For Baddiel, the story of the past five years is a story of disappointing leftists. Why don’t we spend our every day in the streets? Why don’t we talk about the workers, the way we used to? Why won’t the left organise mass movements of solidarity with Jews?

It’s as if Baddiel has in mind the left-Jewish relationship of 85 years ago, when tens of thousands of dockers, Communists and others occupied the East End of London to stop Oswald Mosley and he’s asking – why can’t we have another Cable Street?

That particular moment was not just the great moment of left-Jewish sympathy in all of British history, it was arguably the clearest instant of racial solidarity that the British working-class ever managed. So why doesn’t it happen again, every week?

Part of the answer is to do with how you mobilise people. Social movements arise in response to a threat. In the 1930s, it was the immediate reality of hundreds of physical attacks on Jewish bodies and premises, openly, in the daytime, and a global context was heading (however poorly anyone grasped it at the time) in a certain direction – genocide.

The instinct to help hasn’t gone away. But it comes back to life only in response to something truly shocking and obvious. When all our computer screens filled with images of crowds marching though Charlottesville and chanting “Jews will not replace us”, American public opinion turned against Donald Trump. When the Tree of Life shootings happened, the response was an outpouring of pro-Jewish solidarity.

Unlike David Baddiel, I don’t want the messages of solidarity. That’s because I don’t want the hate that gives good people a reason to send you their love.

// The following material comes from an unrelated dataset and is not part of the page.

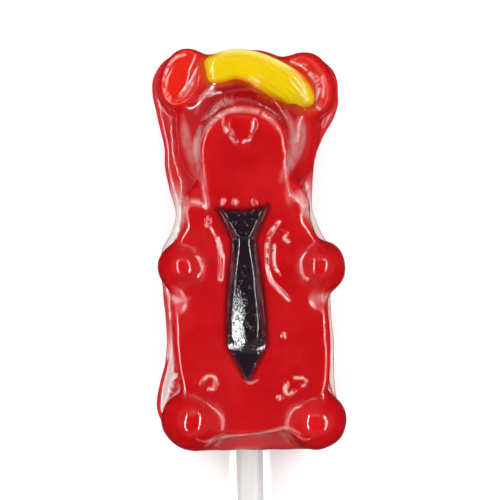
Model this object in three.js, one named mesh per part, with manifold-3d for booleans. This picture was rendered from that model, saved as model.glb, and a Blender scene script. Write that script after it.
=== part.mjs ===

If Baddiel is saying that non-Jews should try feel instinctive sympathy with the demands of British Jews, without needing there to be the threat of genocide to stir them back to life, then I’m with him. When he says that this is about British Jews, not Israel – I’m with him all the way. But I don’t see why the route to winning this argument should be by making comparison with other oppressed groups, whose lives and unfinished battles to win recognition are ones Baddiel barely seems to understand.